«Sono lontani i tempi in cui la politica locale ricattava i propri cittadini pur di ottenere il risultato sperato attraverso terrorismo psicologico di bassa lega “o muori per fame o muori per malattia”, un terrorismo che ha portato alla distruzione radicale, programmata e sistematica della città di Taranto e della sua provincia.» Lo afferma un comunicato del Movimento “Stop Tempa Rossa”, che prosegue: «Quei tempi sono finiti, oggi i cittadini di Taranto vogliono essere protagonisti del proprio destino.
Nonostante questo dobbiamo, purtroppo rilevare, che qualche politico, nello specifico Pietro Lospinuso, rimasto ormai isolato anche dal suo stesso partito, si agita alla ricerca di considerazione e di approvazione da parte di quelle caste, anche portuali, che fino ad ora hanno operato quasi in regime monopolistico e che non esiteranno a sostenere il progetto ‘Tempa Rossa’ in difesa del proprio orticello a discapito di una intera cittadinanza che include anche le migliaia di giovani disoccupati che attendono finalmente una svolta, un’opportunità.
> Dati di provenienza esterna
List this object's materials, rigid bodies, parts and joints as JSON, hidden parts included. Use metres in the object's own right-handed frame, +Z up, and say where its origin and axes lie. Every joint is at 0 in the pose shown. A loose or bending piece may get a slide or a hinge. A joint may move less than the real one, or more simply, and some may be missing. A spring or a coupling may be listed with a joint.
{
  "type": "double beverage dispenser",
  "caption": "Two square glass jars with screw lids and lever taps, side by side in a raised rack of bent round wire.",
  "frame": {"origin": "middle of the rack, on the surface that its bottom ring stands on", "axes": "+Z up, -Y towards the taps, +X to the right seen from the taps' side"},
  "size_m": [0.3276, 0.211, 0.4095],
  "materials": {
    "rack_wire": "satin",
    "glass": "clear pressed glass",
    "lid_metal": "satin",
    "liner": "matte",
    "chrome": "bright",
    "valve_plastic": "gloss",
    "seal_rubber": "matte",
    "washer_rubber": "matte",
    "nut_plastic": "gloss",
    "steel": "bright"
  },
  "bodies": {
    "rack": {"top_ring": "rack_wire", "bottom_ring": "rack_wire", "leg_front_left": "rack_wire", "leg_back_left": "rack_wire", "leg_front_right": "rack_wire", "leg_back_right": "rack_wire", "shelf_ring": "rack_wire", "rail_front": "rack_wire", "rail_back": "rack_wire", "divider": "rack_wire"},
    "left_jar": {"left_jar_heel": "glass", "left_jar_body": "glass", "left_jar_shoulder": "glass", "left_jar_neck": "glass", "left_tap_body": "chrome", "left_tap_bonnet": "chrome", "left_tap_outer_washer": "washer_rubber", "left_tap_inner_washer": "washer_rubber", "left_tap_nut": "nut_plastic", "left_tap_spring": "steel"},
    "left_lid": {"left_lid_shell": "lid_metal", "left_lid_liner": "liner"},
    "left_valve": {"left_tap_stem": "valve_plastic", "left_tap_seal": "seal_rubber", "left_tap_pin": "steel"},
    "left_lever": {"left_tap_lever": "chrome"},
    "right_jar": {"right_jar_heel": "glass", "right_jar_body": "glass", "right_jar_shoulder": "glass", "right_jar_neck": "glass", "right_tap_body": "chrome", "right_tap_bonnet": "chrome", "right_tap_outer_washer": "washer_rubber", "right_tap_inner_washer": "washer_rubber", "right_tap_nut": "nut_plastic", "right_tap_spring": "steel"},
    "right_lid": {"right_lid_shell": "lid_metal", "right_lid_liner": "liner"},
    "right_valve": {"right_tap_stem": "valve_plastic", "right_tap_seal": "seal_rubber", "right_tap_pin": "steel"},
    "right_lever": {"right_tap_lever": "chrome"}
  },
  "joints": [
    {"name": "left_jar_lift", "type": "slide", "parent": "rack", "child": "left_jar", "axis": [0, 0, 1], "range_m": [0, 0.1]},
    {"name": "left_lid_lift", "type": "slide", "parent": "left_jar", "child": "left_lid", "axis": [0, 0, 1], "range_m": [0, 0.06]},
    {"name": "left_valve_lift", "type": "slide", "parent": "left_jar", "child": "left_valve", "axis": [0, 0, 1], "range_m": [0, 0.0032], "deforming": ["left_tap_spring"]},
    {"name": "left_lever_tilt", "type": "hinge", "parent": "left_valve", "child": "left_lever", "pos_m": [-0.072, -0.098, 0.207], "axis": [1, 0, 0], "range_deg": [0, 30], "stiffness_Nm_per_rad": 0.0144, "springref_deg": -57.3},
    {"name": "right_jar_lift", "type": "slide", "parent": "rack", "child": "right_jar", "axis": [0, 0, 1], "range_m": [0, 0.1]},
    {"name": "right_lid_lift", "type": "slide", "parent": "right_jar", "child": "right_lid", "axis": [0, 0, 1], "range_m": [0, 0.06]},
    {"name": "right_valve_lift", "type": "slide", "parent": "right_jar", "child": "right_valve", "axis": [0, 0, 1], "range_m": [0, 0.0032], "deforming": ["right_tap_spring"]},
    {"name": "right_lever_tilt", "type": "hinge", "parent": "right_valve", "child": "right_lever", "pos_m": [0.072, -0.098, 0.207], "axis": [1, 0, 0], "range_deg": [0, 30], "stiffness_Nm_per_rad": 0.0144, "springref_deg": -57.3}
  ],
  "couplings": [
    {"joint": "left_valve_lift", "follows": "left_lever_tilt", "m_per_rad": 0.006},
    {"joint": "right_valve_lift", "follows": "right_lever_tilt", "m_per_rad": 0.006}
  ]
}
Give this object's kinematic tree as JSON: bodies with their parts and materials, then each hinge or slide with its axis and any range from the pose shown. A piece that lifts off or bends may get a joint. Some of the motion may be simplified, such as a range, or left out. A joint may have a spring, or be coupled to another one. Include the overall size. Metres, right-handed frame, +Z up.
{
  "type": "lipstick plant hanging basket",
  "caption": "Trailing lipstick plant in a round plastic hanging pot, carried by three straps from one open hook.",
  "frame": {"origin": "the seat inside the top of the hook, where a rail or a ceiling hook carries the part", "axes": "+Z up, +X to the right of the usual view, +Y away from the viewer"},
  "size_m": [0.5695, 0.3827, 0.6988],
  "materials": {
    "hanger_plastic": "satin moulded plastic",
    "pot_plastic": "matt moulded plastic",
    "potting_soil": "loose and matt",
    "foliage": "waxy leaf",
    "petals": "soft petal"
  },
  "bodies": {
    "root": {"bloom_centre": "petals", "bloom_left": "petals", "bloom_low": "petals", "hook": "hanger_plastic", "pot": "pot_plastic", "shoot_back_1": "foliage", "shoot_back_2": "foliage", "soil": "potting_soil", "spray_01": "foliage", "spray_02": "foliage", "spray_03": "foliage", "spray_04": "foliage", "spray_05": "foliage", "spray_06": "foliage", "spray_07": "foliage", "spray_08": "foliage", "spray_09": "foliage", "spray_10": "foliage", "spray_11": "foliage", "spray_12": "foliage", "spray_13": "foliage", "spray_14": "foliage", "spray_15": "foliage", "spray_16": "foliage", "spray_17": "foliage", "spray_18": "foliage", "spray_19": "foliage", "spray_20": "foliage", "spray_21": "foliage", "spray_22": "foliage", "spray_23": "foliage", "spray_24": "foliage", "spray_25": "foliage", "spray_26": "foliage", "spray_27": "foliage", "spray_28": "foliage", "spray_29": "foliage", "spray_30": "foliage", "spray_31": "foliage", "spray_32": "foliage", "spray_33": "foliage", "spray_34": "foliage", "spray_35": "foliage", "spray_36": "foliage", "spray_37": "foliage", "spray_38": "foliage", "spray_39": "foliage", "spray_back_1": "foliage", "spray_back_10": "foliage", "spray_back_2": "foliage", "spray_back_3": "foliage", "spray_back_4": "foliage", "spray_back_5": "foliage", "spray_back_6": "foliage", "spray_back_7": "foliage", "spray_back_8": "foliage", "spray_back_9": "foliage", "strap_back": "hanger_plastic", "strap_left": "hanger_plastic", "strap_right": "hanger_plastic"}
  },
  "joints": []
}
Il porto – scrive ancora il Movimento “Stop Tempa Rossa” – vive una crisi che viene da lontano ed è legata all’affidamento quasi esclusivo ad Ilva, Eni e Cementir della quasi totalità delle banchine. Ricordiamo che nel febbraio 2014 l’amministratore delegato di Eni (piano strategico 2014-2017) annunciava una progressiva riduzione della capacità di raffinazione di molti stabilimenti in Italia, lasciando intenderne la prossima chiusura, decisione maturata da motivi finanziari di Eni e degli azionisti, non certo per una qualche influenza da parte delle associazioni tarantine.
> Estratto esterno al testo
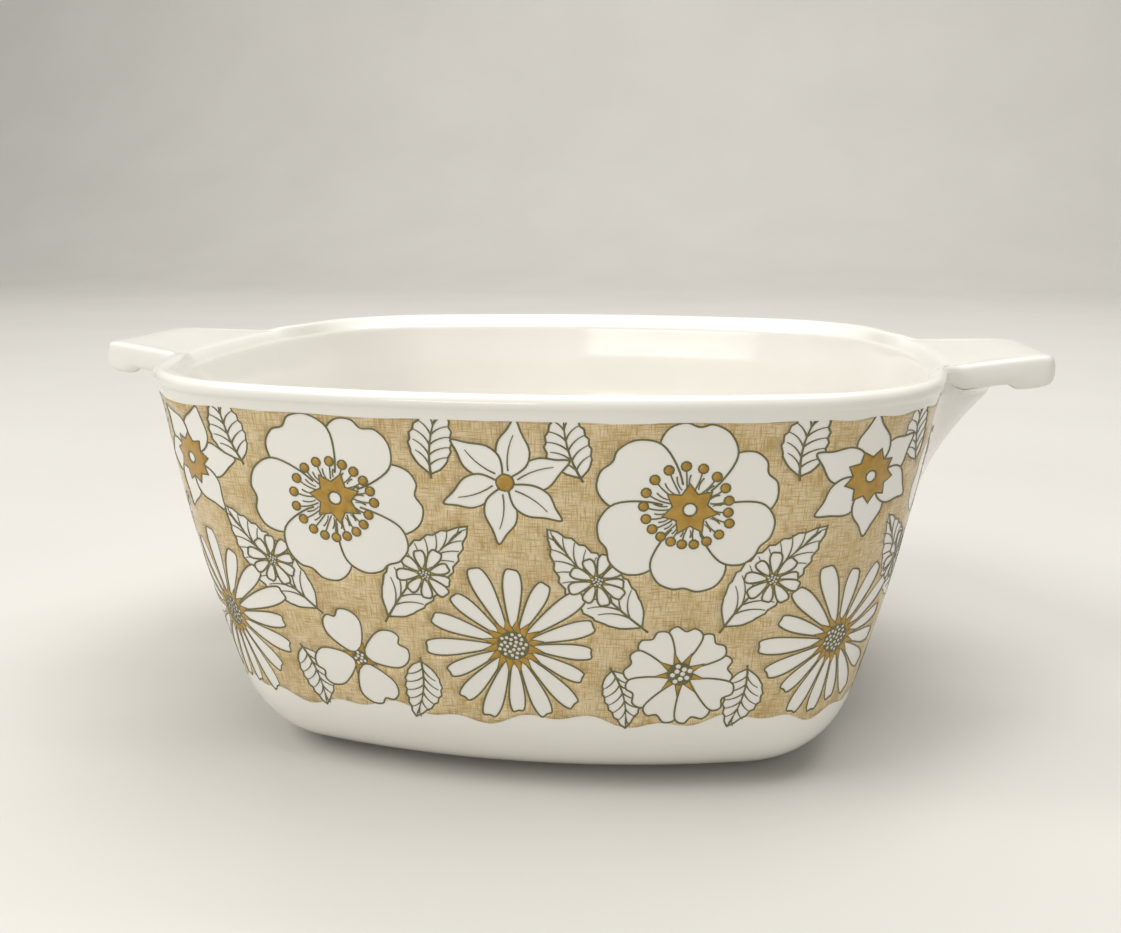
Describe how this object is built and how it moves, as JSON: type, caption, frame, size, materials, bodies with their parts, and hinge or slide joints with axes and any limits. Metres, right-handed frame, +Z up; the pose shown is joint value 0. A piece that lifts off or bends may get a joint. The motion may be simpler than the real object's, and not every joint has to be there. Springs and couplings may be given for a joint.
{
  "type": "casserole dish",
  "caption": "Square glass-ceramic casserole dish with tab handles, gussets, a cover seat inside the rim and a fired-on floral band.",
  "frame": {"origin": "centre of the flat base, on the table", "axes": "+X along the handles, -Y to the front printed side, +Z up"},
  "size_m": [0.2308, 0.1798, 0.0888],
  "materials": {
    "glass_ceramic": "gloss",
    "printed_transfer": "satin gloss"
  },
  "bodies": {
    "root": {"dish_body": "glass_ceramic", "print_front": "printed_transfer", "print_back": "printed_transfer"}
  },
  "joints": []
}
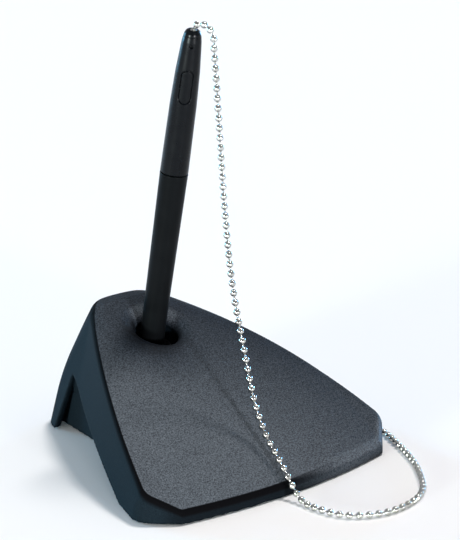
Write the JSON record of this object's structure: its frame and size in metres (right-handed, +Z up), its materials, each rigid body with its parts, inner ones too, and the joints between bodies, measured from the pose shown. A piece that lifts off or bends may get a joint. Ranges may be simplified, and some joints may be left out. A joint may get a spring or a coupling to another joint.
{
  "type": "pen holder",
  "caption": "Counter pen standing in a weighted black plastic wedge base with a tall rear leg, tethered from its top to the base by a ball chain.",
  "frame": {"origin": "on the ground at the middle of the base's depth, on the base's plane of symmetry", "axes": "+Z up; the low front edge of the base faces -Y, its tall rear leg +Y; the chain is anchored under the +X side"},
  "size_m": [0.1163, 0.1435, 0.1495],
  "materials": {
    "shell": "fine-grained moulded black plastic",
    "inside_plastic": "plain moulded black plastic",
    "pen_lower": "satin black plastic",
    "pen_upper": "polished black plastic",
    "rubber": "soft black rubber",
    "nickel": "polished nickel plating",
    "steel": "zinc-plated steel",
    "refill": "ink seen through a thin plastic tube",
    "brass": "turned brass"
  },
  "bodies": {
    "base": {"base_shell": "shell", "foot_pad_front_1": "rubber", "foot_pad_front_2": "rubber", "foot_pad_rear_1": "rubber", "foot_pad_rear_2": "rubber", "bottom_cover": "inside_plastic", "cover_screw_1": "steel", "cover_screw_2": "steel", "cover_screw_3": "steel", "cover_screw_4": "steel", "ballast_weight": "steel", "pen_socket": "inside_plastic", "socket_pad": "rubber", "chain_anchor_eyelet": "nickel", "chain_anchor_screw": "steel", "chain_loop": "nickel"},
    "chain_end": {"chain_end_bead": "nickel", "chain_drop": "nickel"},
    "pen": {"pen_lower_barrel": "pen_lower", "pen_nose_cone": "pen_lower", "pen_upper_barrel": "pen_upper", "barrel_coupling": "inside_plastic", "refill_tip": "brass", "refill_tube": "refill", "refill_stop": "inside_plastic", "pen_end_plug": "pen_upper"}
  },
  "joints": [
    {"name": "pen_lift", "type": "slide", "parent": "base", "child": "chain_end", "axis": [0, -0.2011, 0.9796], "range_m": [0, 0.032]},
    {"name": "pen_spin", "type": "hinge", "parent": "chain_end", "child": "pen", "pos_m": [0, 0.01795, 0.03821], "axis": [0, -0.2011, 0.9796], "continuous": true}
  ]
}
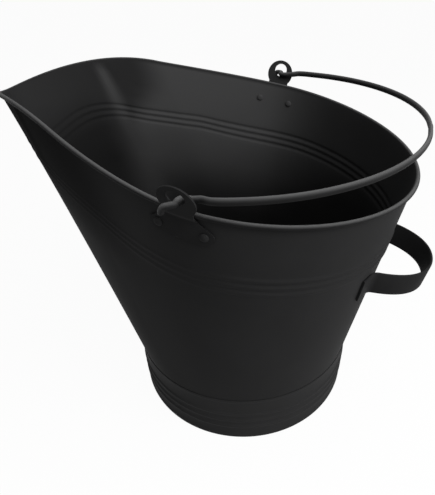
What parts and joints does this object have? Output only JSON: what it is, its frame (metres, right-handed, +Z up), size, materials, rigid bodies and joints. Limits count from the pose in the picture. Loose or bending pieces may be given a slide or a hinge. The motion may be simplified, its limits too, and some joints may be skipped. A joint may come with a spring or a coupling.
{
  "type": "coal scuttle",
  "caption": "Black sheet steel coal scuttle with a drawn-out pouring lip, rolled rim, beaded wall, round foot, swinging bail and rear tipping handle.",
  "frame": {"origin": "on the floor, in the middle of the scuttle's overall length and width", "axes": "+Z up, +Y towards the rear handle, so the pouring lip points along -Y; +X to the right when seen from the lip's tip looking to the rear"},
  "size_m": [0.3102, 0.409, 0.3135],
  "materials": {
    "black_paint": "satin black paint on pressed sheet steel",
    "painted_wire": "satin black paint on flattened steel wire",
    "wire_steel": "plain drawn steel wire, hidden inside the rolled rim"
  },
  "bodies": {
    "bucket": {"body_sheet": "black_paint", "rim_wire": "wire_steel", "foot_ring": "black_paint", "bottom_pan": "black_paint", "ear_right": "black_paint", "ear_left": "black_paint", "rivet_right_front": "black_paint", "rivet_left_front": "black_paint", "rivet_right_rear": "black_paint", "rivet_left_rear": "black_paint", "rear_handle": "black_paint"},
    "bail": {"bail": "painted_wire"}
  },
  "joints": [
    {"name": "bail_hinge", "type": "hinge", "parent": "bucket", "child": "bail", "pos_m": [0, 0.02757, 0.29122], "axis": [1, 0, 0], "range_deg": [-12, 165]}
  ]
}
Non è colpa di questo movimento se l’attività delle agenzie marittime del porto di Taranto è ormai da anni in mano a società di Savona, Venezia, Crotone e Gallipoli che subappaltano a piccole agenzie, nemmeno tutte tarantine, l’assistenza e i rifornimenti alle navi, lasciando nulla al resto del porto.
I lavori di dragaggio al molo polisettoriale vivono intoppi burocratici legati a ricorsi e controricorsi delle ditte appaltatrici baresi e i lavori di costruzione della piastra logistica vedono protagoniste aziende non tarantine. Potremmo citare le vertenze Vestas, Miroglio e Marcegalia fino a quelle più sconosciute.
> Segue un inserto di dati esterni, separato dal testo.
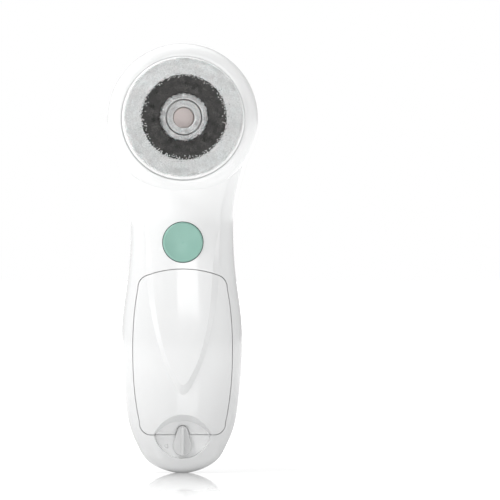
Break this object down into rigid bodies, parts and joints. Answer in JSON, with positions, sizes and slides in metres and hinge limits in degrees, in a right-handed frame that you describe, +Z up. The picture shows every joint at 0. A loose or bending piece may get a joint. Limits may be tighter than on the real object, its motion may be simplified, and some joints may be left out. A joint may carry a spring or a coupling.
{
  "type": "facial cleansing brush",
  "caption": "Hand-held battery facial cleansing brush: rotating round bristle head, rounded handle, push button, hinged battery cover and turning lock.",
  "frame": {"origin": "centre of the small flat at the foot of the handle", "axes": "+Z up the handle to the head, bristles facing -Y, +X to the right seen from the bristle side"},
  "size_m": [0.07, 0.0564, 0.2],
  "materials": {
    "gloss_white": "glossy moulded white plastic",
    "mint": "satin mint soft-touch plastic",
    "brush_white": "fine white synthetic bristles",
    "brush_charcoal": "fine charcoal synthetic bristles",
    "hub_grey": "satin warm grey plastic",
    "seal_rubber": "soft grey silicone rubber",
    "dark_rubber": "black rubber",
    "inner_white": "matt white moulded plastic",
    "acetal": "natural acetal",
    "steel": "machined steel",
    "spring_steel": "nickel-plated spring steel",
    "bronze": "sintered bronze",
    "circuit_green": "green laminate with solder mask",
    "black_plastic": "black moulded plastic",
    "cell": "plain sleeved cell",
    "copper": "enamelled copper and laminated steel",
    "ferrite": "ferrite",
    "lead_red": "red wire sleeving",
    "lead_black": "black wire sleeving"
  },
  "bodies": {
    "body": {"front_shell": "gloss_white", "rear_shell": "gloss_white", "shell_seal": "seal_rubber", "cover_seal": "seal_rubber", "shaft_seal": "dark_rubber", "shell_screws": "steel", "board_screws": "steel", "gearbox_screws": "steel", "motor_screws": "steel", "circuit_board": "circuit_green", "board_components": "black_plastic", "push_switch": "black_plastic", "battery_tray": "inner_white", "battery_left": "cell", "battery_right": "cell", "contact_springs": "spring_steel", "contact_plates": "spring_steel", "motor_can": "steel", "motor_end_cap": "black_plastic", "motor_magnets": "ferrite", "battery_lead_red": "lead_red", "battery_lead_black": "lead_black", "motor_lead_red": "lead_red", "motor_lead_black": "lead_black", "gearbox_base": "acetal", "gearbox_cover": "acetal", "gear_axle": "steel", "bushing_rear": "bronze", "bushing_front": "bronze"},
    "power_button": {"power_button": "mint", "button_o_ring": "dark_rubber"},
    "switch_plunger": {"switch_plunger": "acetal"},
    "battery_cover": {"battery_cover": "gloss_white"},
    "lock_knob": {"lock_knob": "gloss_white", "lock_o_ring": "dark_rubber", "lock_cam": "steel", "lock_screw": "steel"},
    "spindle": {"drive_spindle": "steel", "output_gear": "acetal", "spindle_clip": "spring_steel"},
    "compound_gear": {"compound_gear": "acetal"},
    "motor_rotor": {"motor_rotor": "copper", "motor_shaft": "steel", "motor_pinion": "bronze"},
    "brush_head": {"brush_plate": "gloss_white", "hub_cap": "hub_grey", "bristles_outer": "brush_white", "bristles_charcoal": "brush_charcoal", "bristles_middle": "brush_white", "bristles_inner": "brush_white"}
  },
  "joints": [
    {"name": "brush_spin", "type": "hinge", "parent": "body", "child": "spindle", "pos_m": [0, 0, 0.165], "axis": [0, -1, 0], "continuous": true},
    {"name": "compound_spin", "type": "hinge", "parent": "body", "child": "compound_gear", "pos_m": [0.00556, 0, 0.15107], "axis": [0, -1, 0], "continuous": true},
    {"name": "motor_spin", "type": "hinge", "parent": "body", "child": "motor_rotor", "pos_m": [0, 0, 0.141], "axis": [0, -1, 0], "continuous": true},
    {"name": "brush_pull_off", "type": "slide", "parent": "spindle", "child": "brush_head", "axis": [0, -1, 0], "range_m": [0, 0.02]},
    {"name": "power_press", "type": "slide", "parent": "body", "child": "power_button", "axis": [0, 1, 0], "range_m": [0, 0.001], "stiffness_N_per_m": 1200},
    {"name": "switch_press", "type": "slide", "parent": "body", "child": "switch_plunger", "axis": [0, 1, 0], "range_m": [0, 0.001]},
    {"name": "cover_open", "type": "hinge", "parent": "body", "child": "battery_cover", "pos_m": [0, -0.0166, 0.0951], "axis": [-1, 0, 0], "range_deg": [0, 40]},
    {"name": "lock_turn", "type": "hinge", "parent": "body", "child": "lock_knob", "pos_m": [0, -0.0092, 0.0128], "axis": [0, -0.9994, -0.0349], "range_deg": [0, 90]}
  ],
  "couplings": [
    {"joint": "compound_spin", "follows": "brush_spin", "ratio": -4},
    {"joint": "motor_spin", "follows": "brush_spin", "ratio": 14.4},
    {"joint": "switch_press", "follows": "power_press", "ratio": 1}
  ]
}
I responsabili del fallimento di questo sistema economico che produce morte e malattia (specie in età infantile, come di recente certificato dallo studio Sentieri) e disoccupazione sono politici e sindacati.
Per queste ragioni – prosegue il comunicato – il progetto Tempa Rossa non deve essere realizzato e siamo determinati a proseguire per la strada del cambiamento che sembra essere condiviso dalla quasi totalità delle associazioni tarantine, dai cittadini, e da confederazioni tarantine quali Confcommercio e Confartigianato, al contrario di Confindustria che vede come unica industria possibile per Taranto solo quella che ha portato all’attuale disastro ambientale, sanitario ed economico.
Il Movimento Stop Tempa Rossa vuole che vengano raggiunti obiettivi precisi: il porto e i suoi sporgenti devono essere restituiti ai tarantini, scalo di diportisti e crocieristi; le isole di San Pietro e San Paolo, utilizzate fino ad oggi a scopi militari, così come tutte le aree nobili costiere attualmente occupate (con particolare riferimento a quelle del Mar Piccolo), devono essere restituite alla fruizione commerciale e turistica della città, le concessioni ridiscusse. Dovranno inoltre tornare alla città le aree necessarie alla realizzazione della piastra intermodale nella quale convergere le bretelle viarie delle quattro infrastrutture legate alla mobilità.
Del resto – conclude il Movimento “Stop Tempa Rossa” – lo dice anche il nuovo piano regolatore portuale: il porto deve privilegiare attività in grado di dare benessere comune, attività fondate su artigianato, commercio e turismo. Solo così il porto di Taranto diventerebbe il più importante del Mediterraneo.»